_Supplied material_
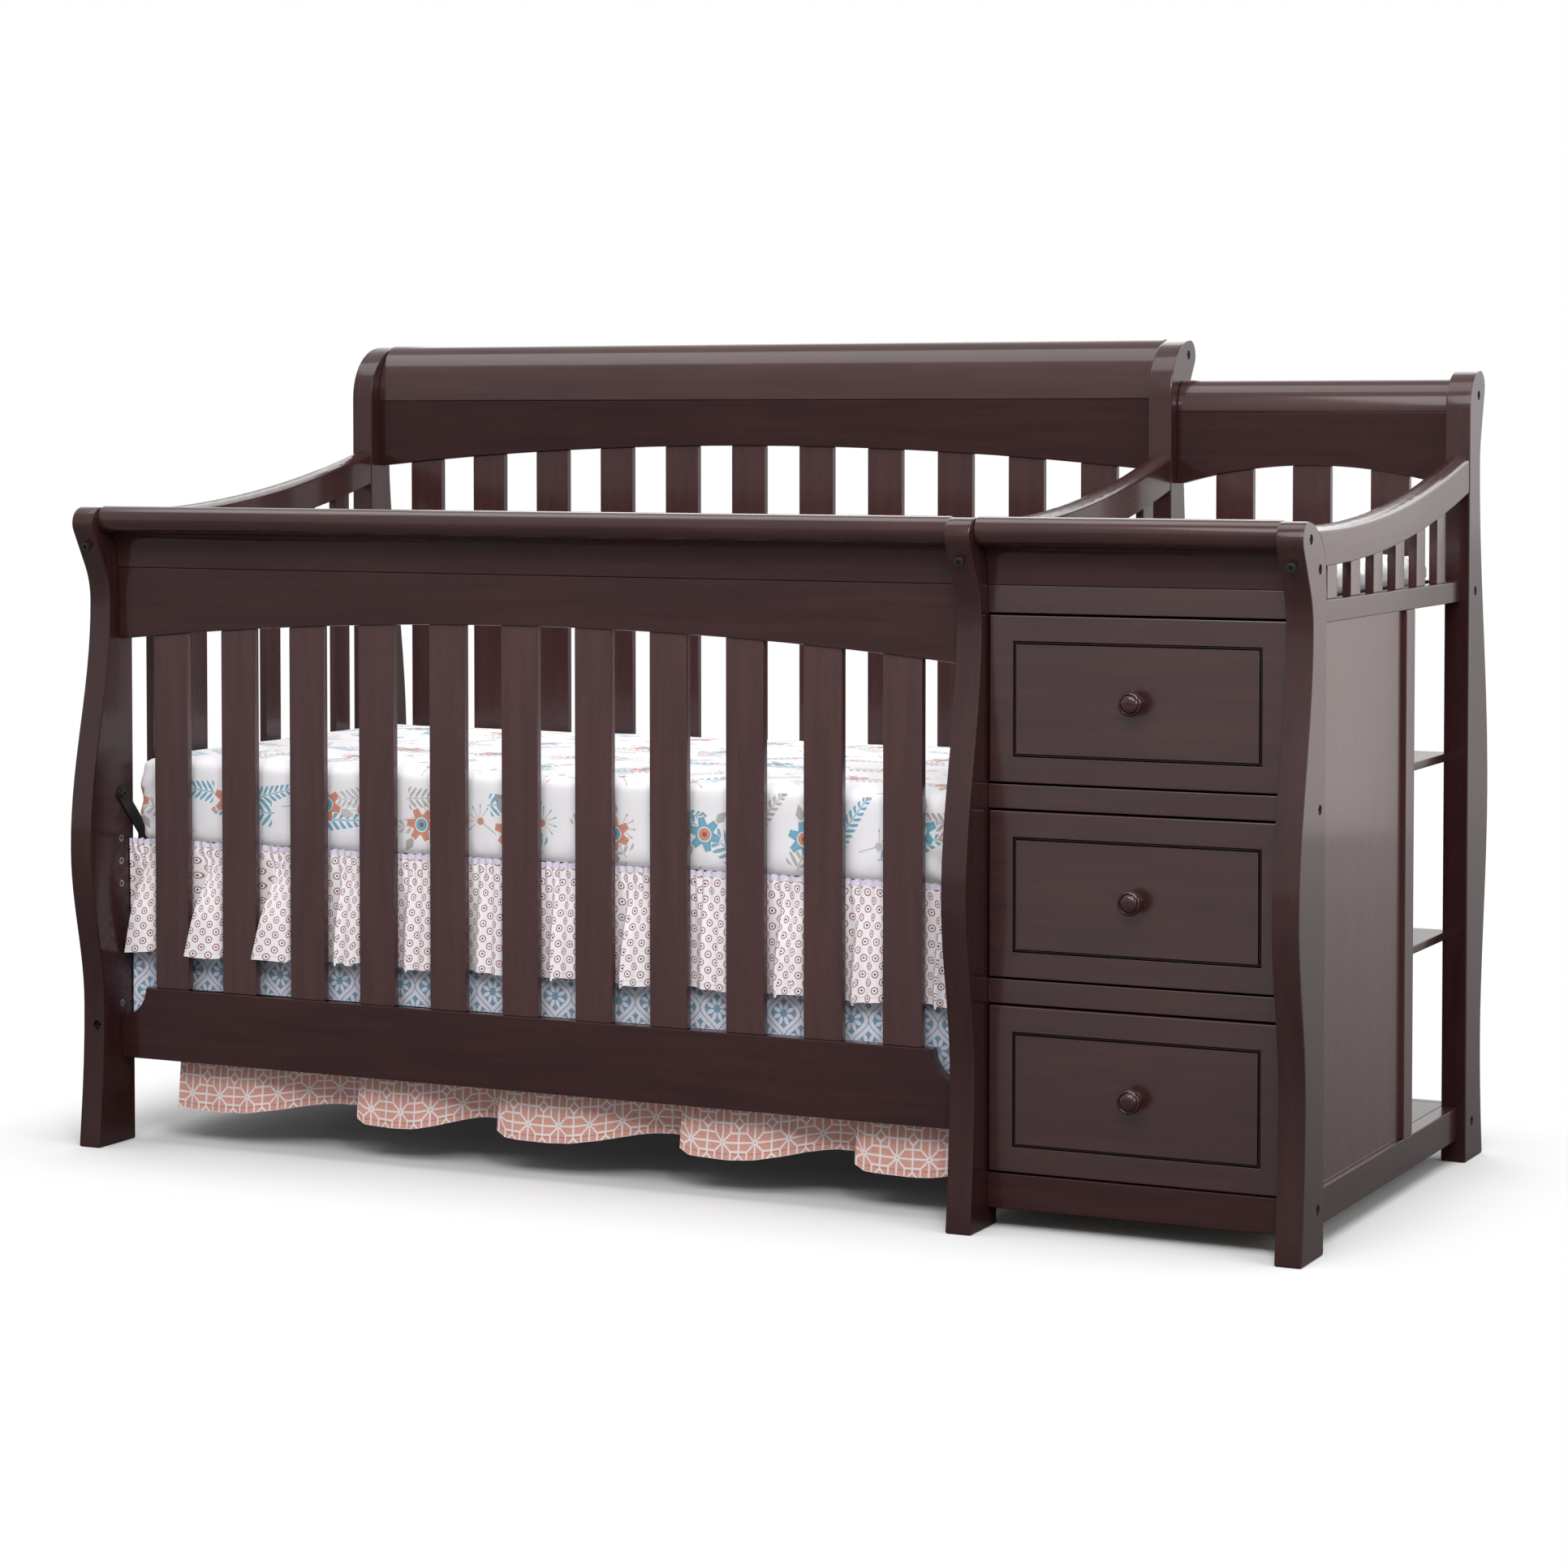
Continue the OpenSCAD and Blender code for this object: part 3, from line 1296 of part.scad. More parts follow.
module threaded_inserts() {
    color(steel) for (p = insert_places, h = insert_heights) {
        tip = p[0] + p[1] * insert_len;
        difference() {
            rod_x(min(p[0], tip), max(p[0], tip), p[2], h, nut_dia);
            rod_x(min(p[0], tip) - cut, max(p[0], tip) + cut, p[2], h, bolt_dia - 1);
        }
    }
}

// ---- soft goods ----

// A ring of points round a rectangle of size w x d whose corners have radius r and whose
// sides are drawn in by pull at their middles, at height z, about the centre c
function cushion_ring(c, w, d, r, pull, z, nc, ns) =
    let (
        hw = w / 2 - r,
        hd = d / 2 - r,
        quad = [[hw, hd, 0], [-hw, hd, 90], [-hw, -hd, 180], [hw, -hd, 270]]
    )
    [for (k = [0:3]) let (q = quad[k], n = quad[(k + 1) % 4]) each concat(
        [for (i = [0:nc - 1]) let (a = q[2] + 90 * i / (nc - 1))
            [c[0] + q[0] + r * cos(a), c[1] + q[1] + r * sin(a), z]],
        [for (i = [1:ns]) let (
            t = i / (ns + 1),
            a = q[2] + 90,
            in_pull = pull * sin(180 * t),
            px = q[0] + (n[0] - q[0]) * t + (r - in_pull) * cos(a),
            py = q[1] + (n[1] - q[1]) * t + (r - in_pull) * sin(a)
        ) [c[0] + px, c[1] + py, z]]
    )];

// A closed cushion: crown lifts the middle of its top, and a negative crown dips it
module cushion(c, w, d, z, h, edge, corner, pull, crown) {
    nc = 5;
    ns = 5;
    n = 4 * (nc + ns);
    side = [for (i = [0:3]) let (a = -90 + 30 * i) [edge * (1 - cos(a)), edge * (1 + sin(a))]];
    top = [for (i = [0:3]) let (a = 30 * i) [edge * (1 - cos(a)), h - edge * (1 - sin(a))]];
    inner = [for (i = [1:3]) let (t = i / 4)
        [edge + t * (min(w, d) / 2 - edge - 2), h + crown * sin(90 * t)]];
    levels = concat(side, top, inner);
    rings = [for (l = levels) let (s = min(w, d) / 2 - l[0])
        cushion_ring(c, w - 2 * l[0], d - 2 * l[0], max(min(corner - l[0], s - 1), 1.5), pull, z + l[1], nc, ns)];
    m = len(levels);
    points = concat([for (r = rings) each r], [[c[0], c[1], z], [c[0], c[1], z + h + crown]]);
    sides = [for (j = [0:m - 2], i = [0:n - 1]) let (k = (i + 1) % n)
        each [[j * n + i, (j + 1) * n + k, j * n + k], [j * n + i, (j + 1) * n + i, (j + 1) * n + k]]];
    floor_fan = [for (i = [0:n - 1]) [m * n, i, (i + 1) % n]];
    top_fan = [for (i = [0:n - 1]) [m * n + 1, (m - 1) * n + (i + 1) % n, (m - 1) * n + i]];
    polyhedron(points, concat(sides, floor_fan, top_fan), 6);
}

module mattress() {
    w = crib_inner_len - 2 * mattress_end_gap;
    d = crib_inner_wid - 2 * mattress_side_gap;
    color(sheet_cloth) cushion([(x_left_in + x_mid) / 2, (y_rail_f + y_rail_b) / 2], w, d,
        mattress_z, mattress_thk - mattress_crown, mattress_edge_r, 50, 2.5, mattress_crown);
}

module changing_pad() {
    w = changer_inner_len - 2 * pad_gap;
    d = end_span - 2 * pad_gap;
    color(sheet_cloth) cushion([drawer_x, (y_post_f + y_post_b) / 2], w, d,
        changer_top_z + changer_top_thk + 0.3, pad_thk, pad_edge_r, 34, 2, -pad_dip);
}

// One hanging panel of the skirt as a folded strip of three tiers. It hangs along local x
// from 0 to len; local y is its depth behind the plane that the folds touch.
skirt_top_z = frame_top_z - 0.2; // the panels hang from the deck cloth's edge
tier_step = 16; // how far each tier lies behind the one above
skew = 1.8; // how far each broad fold leans to one side

// Depth of the narrow folds, one for each slat and its gap, and of the broad folds
function narrow_fold(x, pitch) = (1 - cos(360 * x / pitch)) / 2;
function broad_fold(x, pitch) =
    let (f = x / pitch - floor(x / pitch)) (1 - cos(360 * pow(f, skew))) / 2;

module skirt_panel(len, n, pitch, inset) {
    d1 = fold_depth;
    d2 = 0.6 * fold_depth;
    d3 = 1.6 * fold_depth;
    lift = 16; // rise of the hem where a broad fold lies back
    // Each row: height, depth, narrow folds, broad folds, drawn-in ends, lift
    rows = [
        [skirt_top_z, 1, 0, 0, 0, 0],
        [skirt_top_z - 40, 1, 0.2 * d1, 0, 0, 0],
        [top_tier_z, 1, d1, 0, 0, 0],
        [top_tier_z, 1 + tier_step, d2, 0, 0, 0],
        [middle_tier_z, tier_step, d2, 0, 0, 0],
        [middle_tier_z, 6 + tier_step, 0, d2, inset, 0],
        [bottom_tier_z, tier_step - 4, 0, d3, inset, lift],
        [bottom_tier_z, tier_step - 4 + cloth_thk, 0, d3, inset, lift],
        [middle_tier_z + cloth_thk, 6 + tier_step + cloth_thk, 0, d2, inset, 0],
        [top_tier_z + cloth_thk, 1 + tier_step + cloth_thk, d2, 0, 0, 0],
        [skirt_top_z - 40, 1 + cloth_thk, 0.2 * d1, 0, 0, 0],
        [skirt_top_z, 1 + cloth_thk, 0, 0, 0, 0]
    ];
    m = len(rows);
    points = [for (i = [0:n]) each [for (r = rows)
        let (
            x = r[4] + (len - 2 * r[4]) * i / n,
            broad = broad_fold(x - r[4], fold_len)
        )
        [x, r[1] + r[2] * narrow_fold(x, pitch) + r[3] * broad, r[0] + r[5] * broad]]];
    walls = [for (i = [0:n - 1], j = [0:m - 1]) let (k = (j + 1) % m)
        each [[i * m + j, (i + 1) * m + k, i * m + k], [i * m + j, (i + 1) * m + j, (i + 1) * m + k]]];
    // The end caps pair each front row with the back row at its height
    pairs = [[0, 11], [1, 10], [2, 9], [3, 9], [4, 8], [5, 8], [6, 7]];
    cap = [for (i = [0:5]) let (a = pairs[i], b = pairs[i + 1])
        each concat([[a[0], b[0], a[1]]], a[1] == b[1] ? [] : [[a[1], b[0], b[1]]])];
    far_cap = [for (f = cap) [n * m + f[2], n * m + f[1], n * m + f[0]]];
    polyhedron(points, concat(walls, cap, far_cap), 6);
}

skirt_clear = 0.6;
deck_gap = hanger_thk + 0.6; // from a post's face to the deck cloth
skirt_corner = 10; // top tier from a post's face
skirt_low_inset = 70; // the bottom tier starts farther in
skirt_end_in = 55; // an end panel from the posts' straight edges

module bed_skirt() {
    front_len = crib_inner_len - 2 * skirt_corner;
    end_len = end_span - 2 * skirt_end_in;
    color(skirt_cloth) {
        translate([x_left_in + skirt_corner, y_rail_f + skirt_clear, 0])
            skirt_panel(front_len, 46, slat_w + slat_gap, skirt_low_inset);
        translate([x_mid - skirt_corner, y_rail_b - skirt_clear, 0]) rotate([0, 0, 180])
            skirt_panel(front_len, 22, 2 * (slat_w + slat_gap), skirt_low_inset);
        translate([x_left_in + skirt_clear, y_post_b - skirt_end_in, 0]) rotate([0, 0, -90])
            skirt_panel(end_len, 14, 2 * (end_slat_w + end_slat_gap), 4);
        translate([x_mid - skirt_clear, y_post_f + skirt_end_in, 0]) rotate([0, 0, 90])
            skirt_panel(end_len, 14, 2 * (end_slat_w + end_slat_gap), 4);
        translate([x_left_in + deck_gap, y_rail_f + skirt_clear + 1, frame_top_z])
            cube([crib_inner_len - 2 * deck_gap, crib_inner_wid - 2 * skirt_clear - 2, deck_thk]);
    }
}

front_left_post();
front_middle_post();
front_right_post();
back_left_post();
back_middle_post();
back_right_post();
front_crown_rail();
front_arched_rail();
front_slats();
front_bottom_rail();
back_crown_rail();
back_arched_rail();
back_slats();
back_bottom_rail();
left_curved_rail();
left_slats();
left_bottom_rail();
middle_curved_rail();
middle_slats();
middle_upper_rail();
middle_panel();
middle_bottom_rail();
right_curved_rail();
right_slats();
right_upper_rail();
right_panel();
right_stile();
right_bottom_rail();
changer_crown_rail();
changer_back_crown();
changer_back_arched_rail();
changer_back_slats();
changer_back_rails();
cabinet_top_rail();
drawer_dividers();
cabinet_bottom_rail();
changer_top();
cabinet_back_panel();
rear_shelves();
cabinet_runners();
spring_frame();
frame_hangers();
mattress();
bed_skirt();
changing_pad();
rail_bolts();
barrel_nuts();
threaded_inserts();
drawer_1_front();
drawer_1_box();
drawer_1_knob();
drawer_1_runners();
drawer_2_front();
drawer_2_box();
drawer_2_knob();
drawer_2_runners();
drawer_3_front();
drawer_3_box();
drawer_3_knob();
drawer_3_runners();
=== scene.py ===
import math

import bmesh
import bpy
import numpy as np
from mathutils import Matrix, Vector


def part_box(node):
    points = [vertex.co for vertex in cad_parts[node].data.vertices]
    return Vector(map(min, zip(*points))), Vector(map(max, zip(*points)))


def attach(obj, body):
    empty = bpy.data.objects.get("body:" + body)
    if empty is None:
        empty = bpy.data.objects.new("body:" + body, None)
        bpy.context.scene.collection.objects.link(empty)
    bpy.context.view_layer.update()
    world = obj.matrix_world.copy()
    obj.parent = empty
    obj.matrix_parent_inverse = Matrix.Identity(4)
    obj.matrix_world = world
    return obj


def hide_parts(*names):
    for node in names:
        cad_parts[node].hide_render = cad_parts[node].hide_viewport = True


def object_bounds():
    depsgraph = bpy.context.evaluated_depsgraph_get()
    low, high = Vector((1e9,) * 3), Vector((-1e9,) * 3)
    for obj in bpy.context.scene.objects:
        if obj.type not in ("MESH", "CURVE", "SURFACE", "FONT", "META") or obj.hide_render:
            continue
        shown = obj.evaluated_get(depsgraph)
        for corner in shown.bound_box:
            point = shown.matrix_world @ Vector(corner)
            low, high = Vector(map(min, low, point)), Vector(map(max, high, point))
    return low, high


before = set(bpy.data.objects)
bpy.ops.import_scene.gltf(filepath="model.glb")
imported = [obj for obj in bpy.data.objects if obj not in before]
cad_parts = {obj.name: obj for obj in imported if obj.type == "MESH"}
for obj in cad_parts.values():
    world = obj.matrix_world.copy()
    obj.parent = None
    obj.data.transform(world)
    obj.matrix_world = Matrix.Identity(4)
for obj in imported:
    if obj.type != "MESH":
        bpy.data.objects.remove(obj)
cadBox = [list(corner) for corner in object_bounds()]
print("frame loaded:", len(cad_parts), "nodes")


# node helpers: a number in a material with Python's own operators

class Signal:
    def __init__(self, finish, socket):
        self.finish = finish
        self.socket = socket

    def maths(self, operation, *values):
        return self.finish.node("ShaderNodeMath", {"operation": operation}, dict(enumerate(values)))

    def __add__(self, other):
        return self.maths("ADD", self, other)

    def __sub__(self, other):
        return self.maths("SUBTRACT", self, other)

    def __rsub__(self, other):
        return self.maths("SUBTRACT", other, self)

    def __mul__(self, other):
        return self.maths("MULTIPLY", self, other)

    def __truediv__(self, other):
        return self.maths("DIVIDE", self, other)

    def __mod__(self, other):
        return self.maths("FLOORED_MODULO", self, other)

    def __abs__(self):
        return self.maths("ABSOLUTE", self)

    def __and__(self, other):  # where both are high
        return self.maths("MINIMUM", self, other)

    def __or__(self, other):  # where either is high
        return self.maths("MAXIMUM", self, other)

    __radd__ = __add__
    __rmul__ = __mul__

    def floor(self):
        return self.maths("FLOOR", self)

    def sine(self):
        return self.maths("SINE", self)

    def cosine(self):
        return self.maths("COSINE", self)

    def angle(self, across):  # of the point (across, self)
        return self.maths("ARCTAN2", self, across)

    def root(self):
        return self.maths("SQRT", self)

    def fade(self, low, high):  # 0 at low, 1 at high, smooth between them
        return self.finish.node("ShaderNodeMapRange", {"interpolation_type": "SMOOTHSTEP"},
                                {"Value": self, "From Min": low, "From Max": high})


class Finish:
    def __init__(self, name, settings):
        self.material = bpy.data.materials.new(name)
        self.material.use_nodes = True
        self.tree = self.material.node_tree
        self.shader = self.tree.nodes["Principled BSDF"]
        for socketName, value in settings.items():
            self.join(self.shader.inputs[socketName], value)

    def join(self, socket, value):
        if isinstance(value, Signal):
            self.tree.links.new(value.socket, socket)
        elif isinstance(value, tuple) and len(value) == 3 and len(getattr(socket, "default_value", ())) == 4:
            socket.default_value = (*value, 1)
        else:
            socket.default_value = value

    def node(self, kind, settings=None, sockets=None, output=0):
        made = self.tree.nodes.new(kind)
        for key, value in (settings or {}).items():
            setattr(made, key, value)
        for key, value in (sockets or {}).items():
            self.join(made.inputs[key], value)
        return Signal(self, made.outputs[output])

    def mix(self, share, first, second):
        return self.node("ShaderNodeMix", {"data_type": "RGBA"}, {0: share, 6: first, 7: second}, 2)

    def layered(self, base, *layers):  # each layer is a share and a colour, laid over those before it
        for share, colour in layers:
            base = self.mix(share, base, colour)
        return base

    def parts(self, vector, count=3):
        return [self.node("ShaderNodeSeparateXYZ", {}, {0: vector}, i) for i in range(count)]

    def point(self, *values):
        return self.node("ShaderNodeCombineXYZ", {}, dict(enumerate(values)))

    def clothPlace(self):
        uv = self.node("ShaderNodeTexCoord", output="UV")
        return (*self.parts(uv, 2), uv)

    def noise(self, place, scale, detail=2, roughness=0.5):
        return self.node("ShaderNodeTexNoise", {}, {"Vector": place, "Scale": scale, "Detail": detail,
                                                    "Roughness": roughness})

    def grain(self, scale, detail=2, roughness=0.5, move=(0, 0, 0)):  # noise that stays with the piece
        place = self.node("ShaderNodeTexCoord", output="Object")
        place = self.node("ShaderNodeMapping", {}, {"Vector": place, "Location": move, "Scale": scale})
        return self.noise(place, 1, detail, roughness)

    def bump(self, height, strength, distance, under=None):
        sockets = {"Height": height, "Strength": strength, "Distance": distance}
        return self.node("ShaderNodeBump", {}, {**sockets, **({"Normal": under} if under else {})})

    def put(self, socketName, value):
        self.join(self.shader.inputs[socketName], value)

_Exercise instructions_
All lines in the listing above from the line containing "front_left_post();" to the line containing "if obj.type not", inclusive, should be retyped exactly; no other lines should appear.

_Solved problem_
front_left_post();
front_middle_post();
front_right_post();
back_left_post();
back_middle_post();
back_right_post();
front_crown_rail();
front_arched_rail();
front_slats();
front_bottom_rail();
back_crown_rail();
back_arched_rail();
back_slats();
back_bottom_rail();
left_curved_rail();
left_slats();
left_bottom_rail();
middle_curved_rail();
middle_slats();
middle_upper_rail();
middle_panel();
middle_bottom_rail();
right_curved_rail();
right_slats();
right_upper_rail();
right_panel();
right_stile();
right_bottom_rail();
changer_crown_rail();
changer_back_crown();
changer_back_arched_rail();
changer_back_slats();
changer_back_rails();
cabinet_top_rail();
drawer_dividers();
cabinet_bottom_rail();
changer_top();
cabinet_back_panel();
rear_shelves();
cabinet_runners();
spring_frame();
frame_hangers();
mattress();
bed_skirt();
changing_pad();
rail_bolts();
barrel_nuts();
threaded_inserts();
drawer_1_front();
drawer_1_box();
drawer_1_knob();
drawer_1_runners();
drawer_2_front();
drawer_2_box();
drawer_2_knob();
drawer_2_runners();
drawer_3_front();
drawer_3_box();
drawer_3_knob();
drawer_3_runners();
=== scene.py ===
import math

import bmesh
import bpy
import numpy as np
from mathutils import Matrix, Vector


def part_box(node):
    points = [vertex.co for vertex in cad_parts[node].data.vertices]
    return Vector(map(min, zip(*points))), Vector(map(max, zip(*points)))


def attach(obj, body):
    empty = bpy.data.objects.get("body:" + body)
    if empty is None:
        empty = bpy.data.objects.new("body:" + body, None)
        bpy.context.scene.collection.objects.link(empty)
    bpy.context.view_layer.update()
    world = obj.matrix_world.copy()
    obj.parent = empty
    obj.matrix_parent_inverse = Matrix.Identity(4)
    obj.matrix_world = world
    return obj


def hide_parts(*names):
    for node in names:
        cad_parts[node].hide_render = cad_parts[node].hide_viewport = True


def object_bounds():
    depsgraph = bpy.context.evaluated_depsgraph_get()
    low, high = Vector((1e9,) * 3), Vector((-1e9,) * 3)
    for obj in bpy.context.scene.objects:
        if obj.type not in ("MESH", "CURVE", "SURFACE", "FONT", "META") or obj.hide_render:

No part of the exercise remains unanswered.